I Talk Like a River
Reviews

This book was perfect. On it's surface it's a simple story that in the hands of a lesser writers and illustrators would be trite or didactic. A boy with a stutter goes to school and can't talk; his dad picks him up from school, and seeing that he has had a bad day, takes him to the river to cheer him up. At the river, his father says, "You talk like a river" and that image cheers the boy up. The first thing that elevates this book is the language: rich, sumptuous, emotional language. Describing the way language causes him to stumble the boy says, "The M in moon dusts my lips with a magic that makes only mumble" and the juxtaposition of the way words fly through his mind and flow in the language of the book with his inability to speak makes the reader feel a frustration and hearbreak that mere descriptions of stuttering couldn't. The book has a rhythm... but it halts, then moves in quick bursts; it circles back on itself, it becomes slow, deliberate. The language of the book echoes the flow of the river, giving an aural understanding of what it means to "talk like a river" and a dignity to the comparison. The art in this book is phenomenal. Just like the text shows the way language shapes the boy's world, the imagery in the book mirrors the boy's internal perception of the world. In one scene where the boy is asked to speak in class and cannot make out the words, the paintings become blurred to the point of abstraction, and the loose shape of the classroom and the boy's laughing classmates appear only as haze.
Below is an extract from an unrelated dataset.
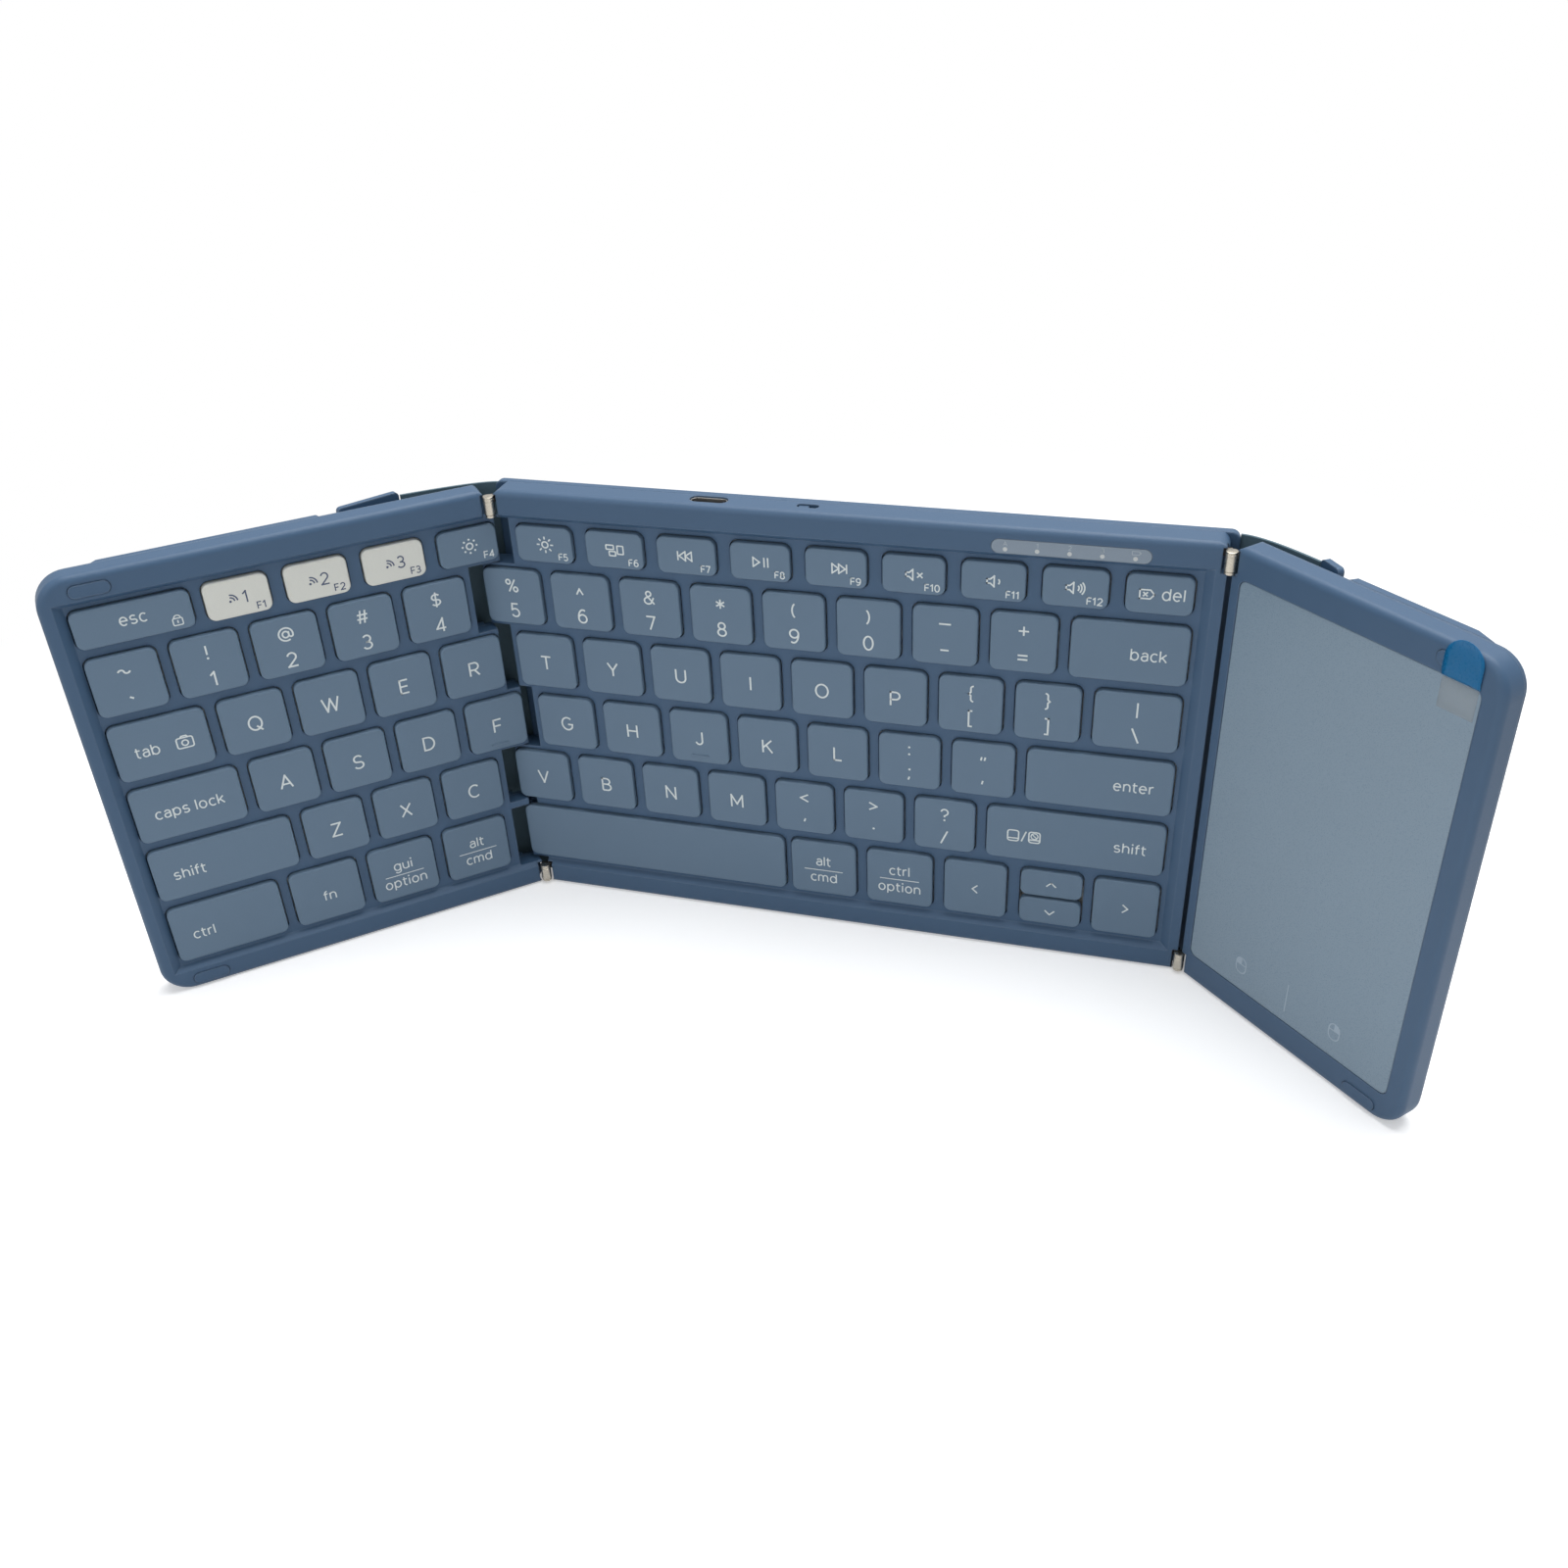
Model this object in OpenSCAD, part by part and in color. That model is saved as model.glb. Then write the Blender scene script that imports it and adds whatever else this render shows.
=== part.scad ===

It strikes the reader both as if they are seeing the room through a scrim of the boy's tears, and also reinforces the way that his world is shaped by words and becomes immaterial when he cannot outwardly make the words that he shapes his world with. Near the end of the book the text says, "I look at the river. Bubbling, whirling, churning, and crashing". Their is no text on a two page spread of the boy silent and thinking. The spread can be opened to create a four page spread of the boy wading in the river, saying "My dad says I talk like a river." The river is beautiful, changing, dappled with light. The boy's figure is blurred at the edges, but he is not drowning, but standing still as the water (and the words that shape his world) surround him. I highly recommend.

This book is absolutely stunning. I love the message of accepting who you are and accepting that your disability is a part of who you are. The illustrations are beautiful and the words are incredibly powerful.